On top of that, with the U.S. Supreme Court leak, it’s possible that abortion will become a topic of debate in the legislature.
“I want to be able to help steer the ship,” he said. “As a Republican, I’m pro-life.”
But being a legislator, he said, isn’t always about “the big flashy things that will get you in the newspaper or on a television station.”
“It’s about solving little problems, the minutia of day-to-day life, stuff that many don’t even know is an issue until someone says they’re writing a bill on it,” he said.
Having worked as a district liaison, Moffitt said he learned the “ins and outs” of Raleigh.
“That’s one of my big advantages I share with people is, Yes, I’d be a freshman legislator, but I’d be a freshman legislator probably halfway through the semester instead of the beginning of the year, because I have that vast knowledge of experience and relationships that I built when I was there before,” Moffitt said.
Another issue Moffitt said he has a solution for is how to fill the 1,400 unfilled jobs arising from multiple industries moving into the area.
This would involve setting up technical programs to prepare high school and community college students to work in these positions, so that when they graduate, they graduate with a job, he said.
As a political analyst, Moffitt said talk of a red wave has become a theme of the midterm elections.
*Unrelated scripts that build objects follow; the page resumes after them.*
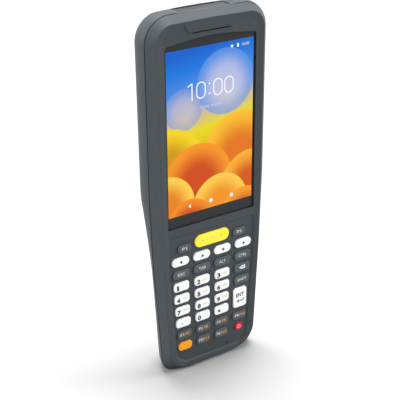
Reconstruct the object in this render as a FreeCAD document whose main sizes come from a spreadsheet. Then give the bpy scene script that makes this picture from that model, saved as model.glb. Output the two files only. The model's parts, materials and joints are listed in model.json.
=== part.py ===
import FreeCAD, Part

import math
import os

import Sketcher

# Portable barcode data terminal, upright on its flat lower end.
# X runs to the viewer's right, Y into the object, Z up, all in millimetres.
# The front rim lies at the most negative Y, the scan window is at the top end.

doc = FreeCAD.newDocument("terminal")
V = FreeCAD.Vector

DRIVING = {
    "body_length": 197.8,
    "body_width": 74.0,
    "body_depth": 28.9,
    "wall": 2.0,
    "front_wall": 1.2,
    "split_depth": 4.7,
    "grip_depth": 21.5,
    "grip_end": 102.0,
    "hump_start": 121.0,
    "window_width": 54.4,
    "window_bottom": 86.0,
    "window_top": 184.6,
    "window_arch": 2.2,
    "gasket_thick": 0.3,
    "lens_thick": 1.2,
    "lens_lap": 1.3,
    "panel_thick": 2.3,
    "dish_drop": 0.5,
    "dish_width": 3.6,
    "crease": 0.6,
    "brow_drop": 0.1,
    "pad_drop": 1.0,
    "pad_wall": 1.4,
    "pad_top": 81.0,
    "key_stand": 0.7,
    "key_gap": 0.2,
    "key_lip": 0.35,
    "key_lip_thick": 0.8,
    "key_travel": 0.6,
    "key_round": 0.3,
    "key_play": 0.05,
    "mat_thick": 0.7,
    "board_thick": 0.8,
    "pack_bottom": 16.0,
    "pack_top": 88.0,
    "pack_half": 20.4,
    "pack_depth": 8.3,
    "pack_gap": 0.25,
    "pack_head_gap": 0.8,
    "tray_wall": 1.2,
    "latch_width": 18.0,
    "latch_height": 7.0,
    "latch_thick": 2.6,
    "latch_travel": 4.0,
    "hook_reach": 0.6,
    "hook_play": 1.2,
    "scan_half": 17.0,
    "scan_floor": 196.8,
    "scan_glass": 0.9,
    "parting": 0.35,
    "screw_shank": 1.0,
    "screw_head": 1.9,
}

# Every driving size is one cell of the sheet, under its own name.
sheet = doc.addObject("Spreadsheet::Sheet", "sizes")
for row, (alias, value) in enumerate(DRIVING.items(), start=1):
    sheet.set(f"A{row}", alias)
    sheet.set(f"B{row}", str(value))
    sheet.setAlias(f"B{row}", alias)
doc.recompute()
S = {alias: float(sheet.get(alias)) for alias in DRIVING}

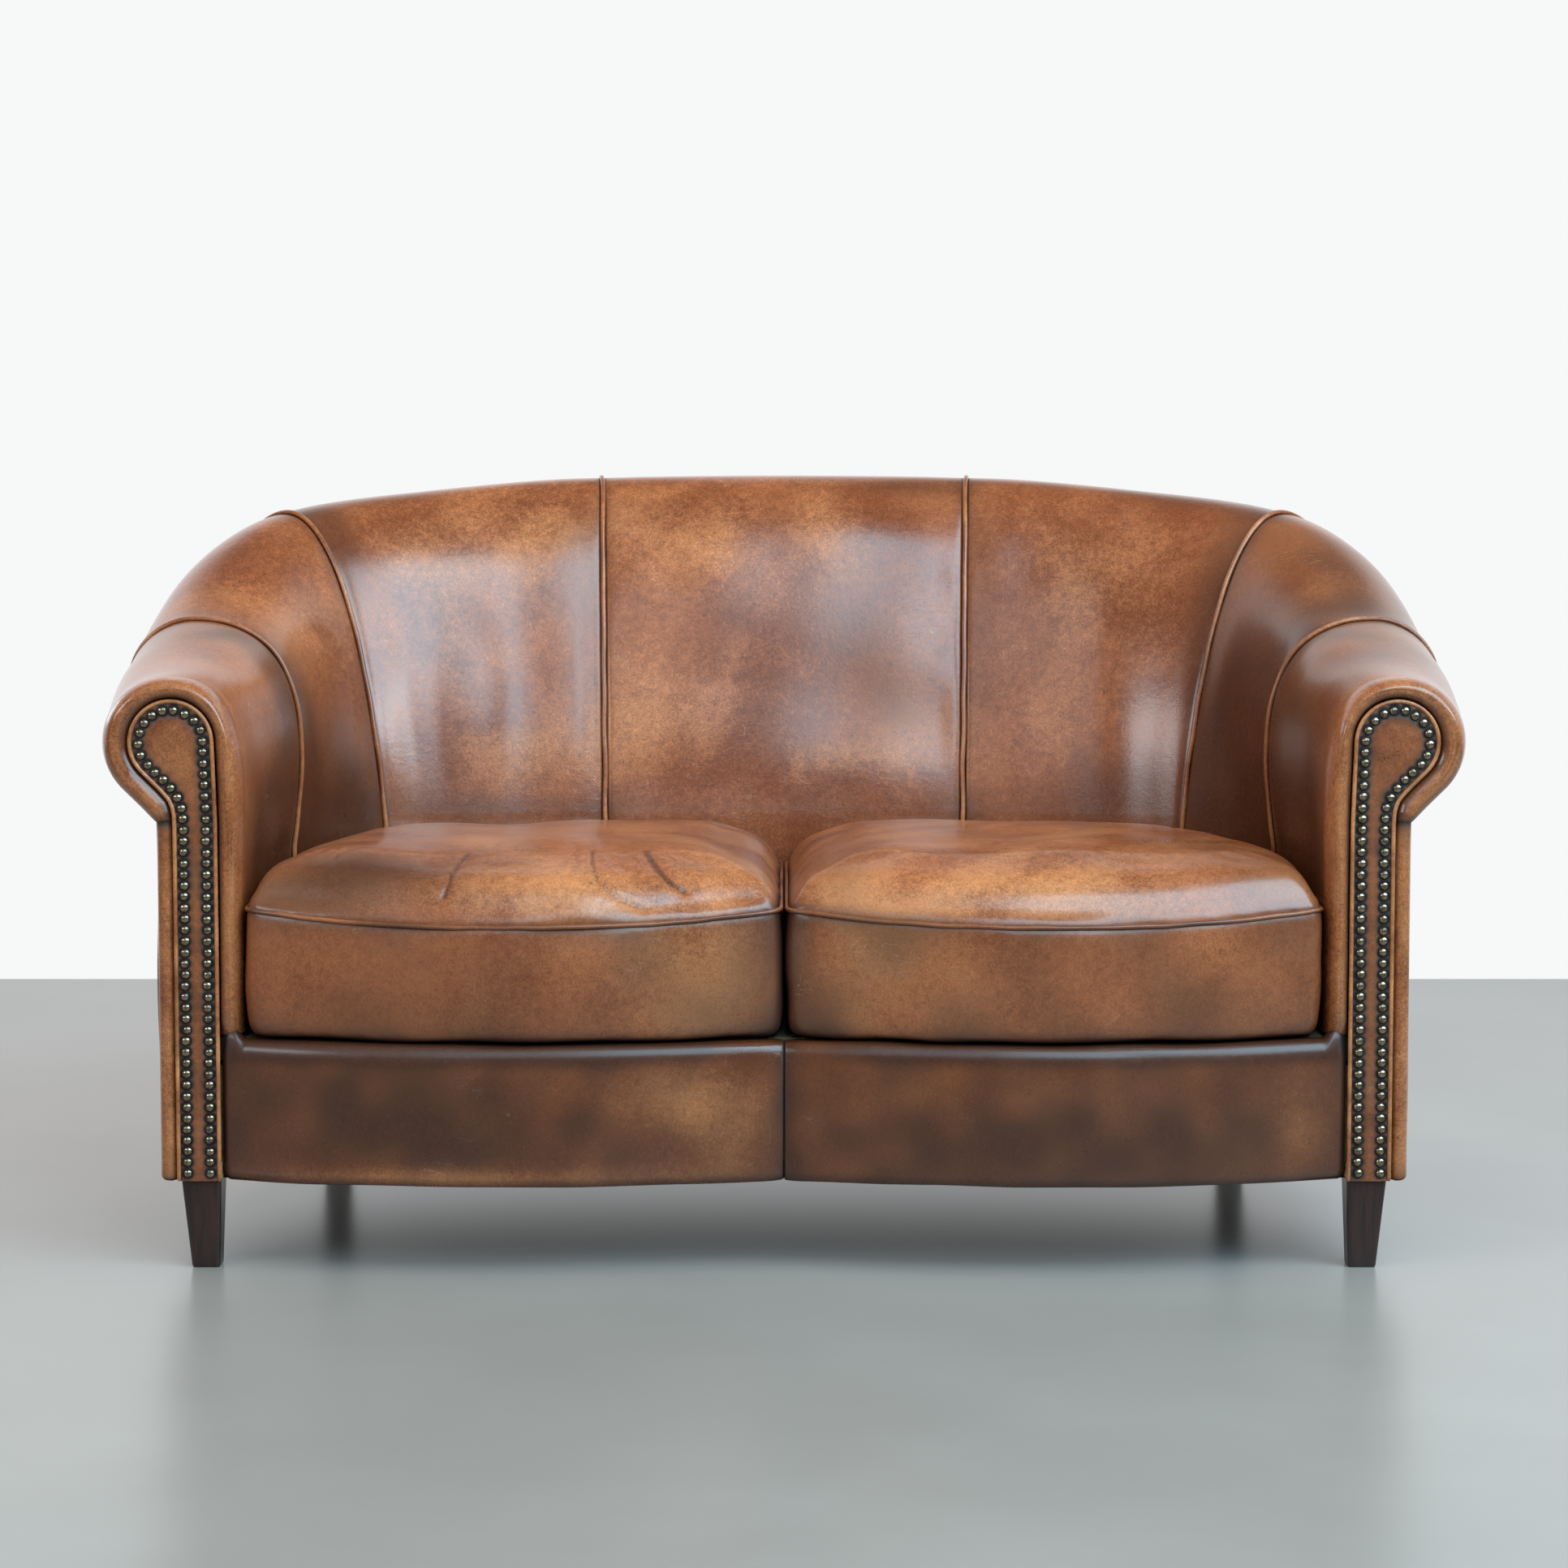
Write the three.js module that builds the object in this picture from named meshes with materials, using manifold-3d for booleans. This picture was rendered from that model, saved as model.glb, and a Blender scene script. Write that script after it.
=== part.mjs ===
// A two-seat tub sofa in worn leather: a rolled ridge runs along the left arm, round the back and down
// the right arm. Hardwood frame, foam padding, leather skins with welted seams, two loose cushions.
// Millimetres, +Z up, front facing -Y. The origin is on the floor, under the middle of the sofa's box.
import * as THREE from 'three';
import { mergeVertices } from 'three/addons/utils/BufferGeometryUtils.js';
import Module from 'manifold-3d';

const wasm = await Module();
wasm.setup();

// ---- driving dimensions ----
const FRONT_Y = -355.5; // plane of the two arm facings
const HALF_WIDTH = 695; // ridge of the arm to the middle of the sofa
const ARM_STRAIGHT = 200; // length of arm before the tub starts to curve
const ARM_FLARE = 13; // how far the arm's front turns in
const TUB_DEPTH = 500; // depth of the curved part of the ridge
const TUB_SQUARENESS = 3.25; // 2 is an ellipse, larger is squarer

// One row for each place along the ridge: run, crest height, then the shape of the inner face
// (reach of the crest, belly, drop of the belly, depth at the seat), seat level and roll radius.
const SECTIONS = [
  [0, 659, 70, 88, 50, 80, 446, 73.5],
  [281, 714, 158, 124, 188, 114, 446, 76],
  [562, 838, 93, 146, 199, 167, 459, 73],
  [739, 863, 88, 140, 195, 170, 457, 71],
  [989, 883, 85, 135, 190, 172, 456, 70],
  [1224, 885.5, 85, 135, 190, 175, 456, 70],
];
const NECK = { reach: 15, drop: 2.2 }; // the roll is tucked in here; drop counts in roll radii
const ROLL_ANGLES = [27, 54, 81, 108, 133]; // degrees round the roll from the crest
const INNER_STEPS = 6; // facets from the seat up to the crest
const PANEL_BOTTOM = 262; // lower edge of the inner panels, just above the deck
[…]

“I see a lot of people angry while talking with people out at the polling places,” he said. “They say we need to vote for all of the Republicans and get the Democrats out. So, there is definitely a red wave coming.”
But history repeats itself, Moffitt said.
“Statistically speaking, the party that doesn’t hold the top three—the White House, the U.S. House, and the U.S. Senate—has a four to five percent advantage going into the election,” Moffitt said. “We saw the same thing in 2018 when Republicans held the top three and there was a blue wave.”
However, Moffitt said, it was one of the smallest waves of takeover in modern political history.
The big question for the red wave is not whether it will happen, Moffitt said, but how big it will be.